BDP ve Blok milletvekillerinin parlamento zemininde yer almaları konusunda Başbakan bugüne kadar ki en yumuşak açıklamasını yaptı. “Gelmeleri kendileri için iyi olur, gelmemeleri Türkiye demokrasisinde bir şey eksiltmez” mealindeki bu açıklama şüphesiz, “tükürdüklerini yalayacaklar”, “kuzu kuzu gelecekler” türünden mesajlarla kıyaslandığında son derece davetkar (!) gözükmektedir.
Elbette her siyasal hareket kendi geleceği ile ilgili kararları kendisi almak ister. Siyasal hasmına inat yada onun tahriklerine paralel siyasal tutum alınması doğru bir siyaset üretme biçimi değildir. Tam da bu noktada “parlamenter demokrasi” oyununun ne anlam ifade ettiğini açık biçimde irdelemeliyiz. Temsili demokrasi, herkesin varlığını ifade etmesine fırsat tanıyan ve ancak tarafların varlığı ile bir anlam ifade eden yönetim biçimidir. Tek bir kişi yada en küçük grubun yokluğunun bile ciddi bir eksiklik olarak hissedilmediği ortamlarda, kendi geleceğini belirleme hakkının asgari koşullarının varlığından söz edilemez.
Böylesi kriz dönemlerinde dışlamanın ister kaba ister diplomatik mekanizmaları işlediğinde, varlığını devam ettirmek ve kendini geliştirmek isteyen her siyaset, tarihi tercihler yapmak zorundadır. Geri çekilme ve yokluğunun ne ölçüde eksiklik hissettirdiğini test etme zorunluluğu asla göz ardı edilmemelidir.

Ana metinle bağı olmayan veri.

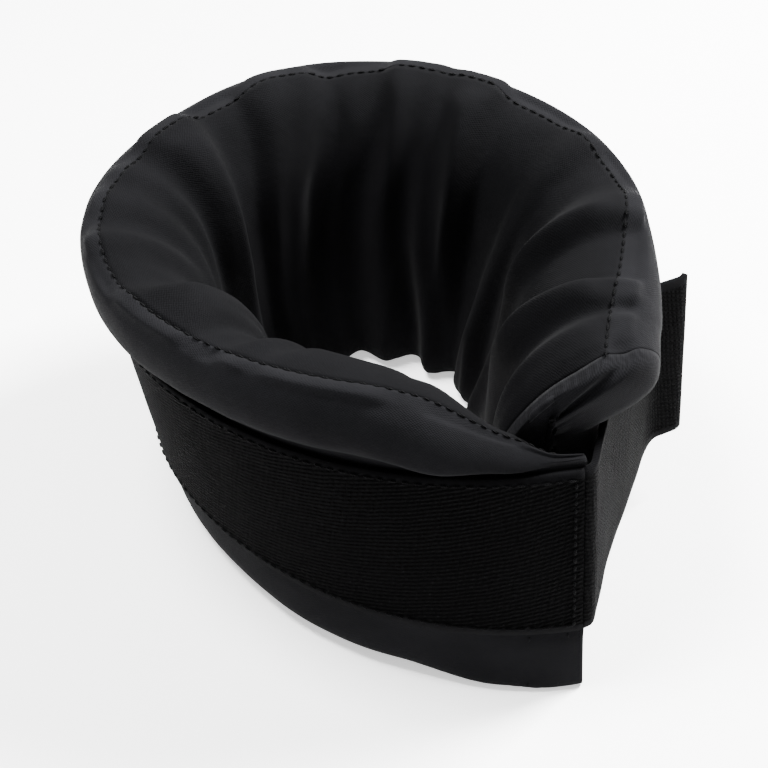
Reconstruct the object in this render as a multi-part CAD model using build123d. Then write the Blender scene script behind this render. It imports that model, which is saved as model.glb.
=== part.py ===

Kürt siyasetinin legal zeminlerde temsiline kimin daha çok ihtiyacı olduğu noktasında elbette herkesin öğrenmesi gereken ve kendisi açısından ders çıkarması gereken noktalar vardır. Ancak bunu bir lütuf gibi sunma ve buradan kurulacak baskılarla Kürt hareketini tehdit etme eğiliminden vazgeçme açısından, kısa süreli bir denemeden başka öğrenme yöntemi gözükmemektedir. Kürt halkının nelerden vazgeçebileceği, neleri gözden çıkarabileceği konusunda hem siyasal iktidar hem de Türkiye toplumunun ekseriyeti son derece tehlikeli bir yanılgı içerisindedir.
Savaşında barışında birinci şartı muhatabınızı doğru tanımaktır. Kendi vesvese, saplantı yada hayallerinizi hasmınızla ilgili gerçek bilgi gibi kabul ederek atacağınız he adım büyük düş kırıklıklarını beraberinde getirir. En az kendi öncelikleriniz kadar düşmanınızın öncelikleri konusunda da gerçekçi bilgiye sahip değilseniz, ne savaşı zaferle bitirebilir, ne barış için müzakere edebilirsiniz.
Bu durumlarda öğrenmenin maliyeti ne yazık ki çok yüksek olur. Bu faturayı başkasının ödeyeceği inancı ile rahat hareket edilmesi ise büyük felaketlere zemin oluşturur.
Birkaç bin kişinin daha tutuklanmasından, birkaç yüz kişinin daha ölmesinden bir şey olmaz, yada kıyamet kopmaz mantığı ile politika üretenler, işin sandıklarından öteye uzanması ihtimalinin farkına vardıklarında iş işten geçmiş olabilir.
Hazır Ortadoğu’da kritik rollere soyunmuş ve uluslar arası kredimiz gayet yüksekken şu Kürt sorununu da aradan çıkarıverelim mantığı ile hareket edenler, ne Kürtler hakkında ne de PKK hakkında sağlıklı bilgilerle yola çıkmıyorlar.
Bu ortamda bırakın güvenlik ortamını tesis etme yada yeni bir anayasa inşa etmeyi, mevcut yönetilemeyen ortamı bile mumla arama ihtimaliniz son derece yüksektir.
Silahların kalıcı ve kabul edilebilir biçimde susması için siyasetin yokluğunu hissettirmeyi göze alması kaçınılmaz gözüküyor. Siyaseti yeniden ve daha saygın bir konuma kavuşturabilmek için, onun ancak amacına hizmet ettiği ölçüde anlam ifade ettiğini fark ettirmek gerekir. Kimsenin kişisel gelecek ve statü hesaplarını, siyasal mücadele yada demokratik çaba olarak sunamayacağı günlerden geçiyoruz.
Büyük kazanımlar, vazgeçilebilir olan araçlarla, asla terk edilmeyecek olan değerleri ayırt edebildiğiniz zaman gerçekleşir. Araçlar, amaca hizmet etmiyorsa, hem oyalama işlevi görür, hem de adım adım amaçtan uzaklaştırır.